“你?!”
小宫女脸上的泪水都没干,抽泣着将云舒看了看,满脸狐疑之色。
衣着用料华贵,态度优雅、举止大方,想来是今日参加皇后宴会的官员家眷之一。
这样的人,如何能救她姐姐?
云舒知她心中怎么想,倒也不恼,只是笑着说:“你都说你姐姐重病了,只要有办法你就应该试一试,而不是在这里怀疑我的能力。当然你可以怀疑,不过这样的话,你在这个世上可再没有亲人了,你可知那是一种什么样的滋味?”
孤苦无依,只剩浓浓的想念之情。
时间久了,记忆当中那张脸甚至会越发模糊,到最后只记得大概轮廓。
很难才能在梦中见到一次,每每梦中相见,第二日醒来枕头都已经哭湿,空虚紧紧包裹全身。
这是她上一世失去母亲时的经历。
如今她不必再经受,亦不希望其他人遭遇。
小宫女内心一动,鼻子微微发酸,再又哭了出来:“奴婢姐姐她半月前为救小公主落水,之后感染风寒,日日咳嗽,虽吃过药可依旧不见好,这两日情况愈发严重。也有太医院院使帮忙瞧过,可不过匆匆一眼,随意开了些药就离开了。如今姐姐气息微弱,奴婢没了办法才想半路拦下潘太医……”
小宫女将事情前前后后都说了一遍,之后越哭越厉害。
云舒知晓她这是难过害怕,加上各种压力堆积,一边安抚着,一边思索如何帮忙。
片刻后,她说了几味药出来。
“记得住吗?”云舒将随身的帕子递过去给她擦眼泪。
小宫女没有伸手去接,只用袖子胡乱抹了抹脸,“记得住!记得住!”
“太医院的太医虽不管你们,不过你们去抓药是可以的。”云舒继续说,“你只管将这几味药抓了,一天熬煮三次,每次给你姐姐喂下一碗即可。今夜你且守在你姐姐身边,如若她大肆发汗,一定要及时为她清理干净,换上舒适衣物。只要熬过去,一切便好了。”
她不愿有人再重复她的凄惨遭遇,嘱咐得格外仔细。
见小宫女一一记下,她才放心点头,让人赶紧去抓药。
等到云舒再回方才众人聚集的地方时,这里已经无人了。
她心下一惊,暗道不好,就见着不远处有位嬷嬷带着宫女快步朝她而来。
“舒宝林?”嬷嬷盯着她,试探性地喊了喊。
云舒颔首,正欲开口问嬷嬷些什么,却见这位嬷嬷冲她冷哼一声。
“舒宝林可真是好能耐啊!”嬷嬷白眼翻上了天,“皇后娘娘设宴你都敢耽误,害得皇后娘娘、太子妃以及众多官员家眷一同等着你!如今倒还在此悠哉悠哉,莫不是瞧不上今日的宴会?!”

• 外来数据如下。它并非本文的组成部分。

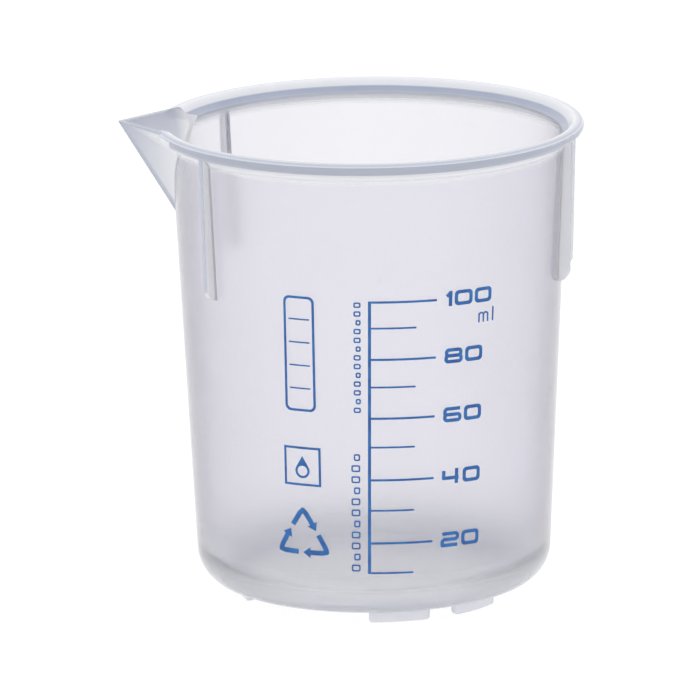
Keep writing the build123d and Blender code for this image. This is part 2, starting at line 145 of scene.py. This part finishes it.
def wall_radius(z):
    """Outside radius of the conical wall at a height."""
    rise = (z - HEEL_TOP) / (WALL_TOP - HEEL_TOP)
    return HEEL_WALL_RADIUS + (SHOULDER_WALL_RADIUS - HEEL_WALL_RADIUS) * rise


def around(azimuth, radius, z):
    """The point at an azimuth in degrees from -Y, a distance from the axis and a height."""
    angle = math.radians(azimuth)
    return Vector((radius * math.sin(angle), -radius * math.cos(angle), z))


def arc(centre, radius, start, end, steps):
    """Points of an arc in the section plane, angles in degrees from outwards."""
    points = []
    for k in range(steps + 1):
        angle = math.radians(start + (end - start) * k / steps)
        points.append((centre[0] + radius * math.cos(angle), centre[1] + radius * math.sin(angle)))
    return points


def new_object(name, bm):
    """An object from a bmesh built in millimetres."""
    bmesh.ops.recalc_face_normals(bm, faces=bm.faces)
    mesh = bpy.data.meshes.new(name)
    bm.to_mesh(mesh)
    bm.free()
    mesh.transform(Matrix.Scale(MM, 4))
    ob = bpy.data.objects.new(name, mesh)
    bpy.context.scene.collection.objects.link(ob)
    return ob


def lathe(name, section):
    """A solid of revolution from a section of (radius, height) points that starts and ends on the axis."""
    bm = bmesh.new()
    rings = []
    for radius, z in section:
        if radius == 0.0:
            rings.append([bm.verts.new((0, 0, z))])
        else:
            rings.append([bm.verts.new(around(360.0 * k / TURNS, radius, z)) for k in range(TURNS)])
    for low, high in zip(rings, rings[1:]):
        for k in range(TURNS):
            j = (k + 1) % TURNS
            corners = [low[0]] if len(low) == 1 else [low[k], low[j]]
            corners += [high[0]] if len(high) == 1 else [high[j], high[k]]
            bm.faces.new(corners)
    return new_object(name, bm)


def prism(name, outline, along, base):
    """A prism from a closed outline of (x, y) at a height base, swept along a vector."""
    bm = bmesh.new()
    near = [bm.verts.new((x, y, base)) for x, y in outline]
    far = [bm.verts.new(Vector((x, y, base)) + along) for x, y in outline]
    bm.faces.new(near)
    bm.faces.new(far)
    for k in range(len(outline)):
        j = (k + 1) % len(outline)
        bm.faces.new((near[k], near[j], far[j], far[k]))
    return new_object(name, bm)


def combine(ob, other, operation):
    """Boolean of ob with other, applied. The other object is used up."""
    modifier = ob.modifiers.new("cut", "BOOLEAN")
    modifier.operation = operation
    modifier.solver = "EXACT"
    modifier.object = other
    graph = bpy.context.evaluated_depsgraph_get()
    mesh = bpy.data.meshes.new_from_object(ob.evaluated_get(graph))
    ob.modifiers.clear()
    ob.data = mesh
    bpy.data.objects.remove(other)


def moulding_section():
    """The section of floor, heel, wall and rim, from the axis under the floor to the axis above it."""
    gap = SKIN_GAP
    flat_r = HEEL_WALL_RADIUS - HEEL_RADIUS
    points = [(0.0, FOOT_HEIGHT), (flat_r - UNDERSIDE_INSET, FOOT_HEIGHT)]
    points += arc((flat_r, HEEL_TOP), HEEL_RADIUS - gap, -90, 0, HEEL_STEPS)
    for k in range(1, WALL_STEPS):
        z = HEEL_TOP + (WALL_TOP - HEEL_TOP) * k / WALL_STEPS
        points.append((wall_radius(z) - gap, z))
    meeting = math.degrees(math.atan2(NOSE[1] - WALL_TOP, NOSE[0] - COVE_R))
    points += arc((COVE_R, WALL_TOP), COVE_RADIUS + gap, 180, meeting, COVE_STEPS)
    points += arc(NOSE, NOSE_RADIUS - gap, meeting - 180, 90, NOSE_STEPS)[1:]
    inner = [
        (LIP_TOP_R, RIM_TOP - gap),
        LIP_INNER_TOP,
        STEP_TOP,
        (wall_radius(STEP_FOOT_Z) - WALL, STEP_FOOT_Z),
        (wall_radius(INNER_WALL_TOP_Z) - WALL, INNER_WALL_TOP_Z),
    ]
    points += rounded(inner, RIM_EASE)
    tangent_z = FLOOR_TOP + INNER_HEEL_RADIUS
    foot_r = wall_radius(tangent_z) - WALL
    for k in range(1, WALL_STEPS):
        z = INNER_WALL_TOP_Z + (tangent_z - INNER_WALL_TOP_Z) * k / WALL_STEPS
        points.append((wall_radius(z) - WALL, z))
    points += arc((foot_r - INNER_HEEL_RADIUS, tangent_z), INNER_HEEL_RADIUS, 0, -90, INNER_HEEL_STEPS)
    points += [(foot_r * INNER_FLOOR_PART, FLOOR_TOP), (0.0, FLOOR_TOP)]
    return points


def rounded(points, ease):
    """A path with its inner corners replaced by short curves that start this far from each corner."""
    path = [points[0]]
    for before, corner, after in zip(points, points[1:], points[2:]):
        before, corner, after = Vector(before), Vector(corner), Vector(after)
        start = corner + (before - corner).normalized() * ease
        end = corner + (after - corner).normalized() * ease
        for k in range(EASE_STEPS + 1):
            t = k / EASE_STEPS
            path.append(tuple(start * (1 - t) ** 2 + corner * 2 * t * (1 - t) + end * t ** 2))
    return path + [points[-1]]


def middle_section():
    """A cone inside the wall's thickness and the rim: what joins the outside ends on it."""
    low, high, above = HEEL_TOP + 2, STEP_FOOT_Z - OVERLAP, RIM_TOP + 5
    points = [(0.0, FLOOR_TOP), (wall_radius(FLOOR_TOP) - OVERLAP - 4, FLOOR_TOP)]
    points += [(wall_radius(z) - OVERLAP, z) for z in (low, high)]
    points += [(29.9, 70.3), (30.5, 71.3), (30.7, RIM_TOP), (30.7, above), (0.0, above)]
    return points


def wedge_outline(setback, rounding):
    """The wedge between the cheeks at the spout's top, its corner set back from the outer keel."""
    corner = SPOUT_TIP_RADIUS + KEEL_ROUND * (1 / math.sin(CHEEK_HALF_ANGLE) - 1)
    tip = corner - setback
    half_width = (tip - WEDGE_BACK) * math.tan(CHEEK_HALF_ANGLE)
    outline = [(-WEDGE_BACK, half_width)]
    if rounding > 0:
        centre_x = -tip + rounding / math.sin(CHEEK_HALF_ANGLE)
        side = 90 + math.degrees(CHEEK_HALF_ANGLE)
        outline += arc((centre_x, 0.0), rounding, side, 360 - side, CORNER_STEPS)
    else:
        outline.append((-tip, 0.0))
    outline.append((-WEDGE_BACK, -half_width))
    return outline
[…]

打从皇后宣云舒入宫开始,一股不好的预感便种在了她的心里。
此时此刻,正是那颗种子生根发芽的时候。
今日深宫之行,真正的序幕拉开了!
云舒强行逼迫自身保持冷静,微笑着看向那位嬷嬷:“我一直都在御花园中,并未有宫人传唤我,其中想来有什么误会。瞧不上宴会这样的罪名,还望嬷嬷不要乱扣!”
“这话,你留着见到皇后娘娘后再辩解吧!”
被带往宴席所在的宫殿时,云舒内心毫无波澜。
只是等着她被那位嬷嬷带到殿内,原本热闹非凡的场子却突然冷落,变得鸦雀无声。
那位嬷嬷快步回到皇后身边,躬身回禀:“皇后娘娘,舒宝林已经带到。”
云舒随即在大殿中央跪下,高声恭敬道:“妾身云舒见过皇后娘娘!云舒来迟,还望皇后娘娘见谅!”
皇后正坐于大殿上首,下方两边则是那些官员家眷。
见着云舒很快要吃瘪,这些人都暗自掩面嬉笑,等着看好戏。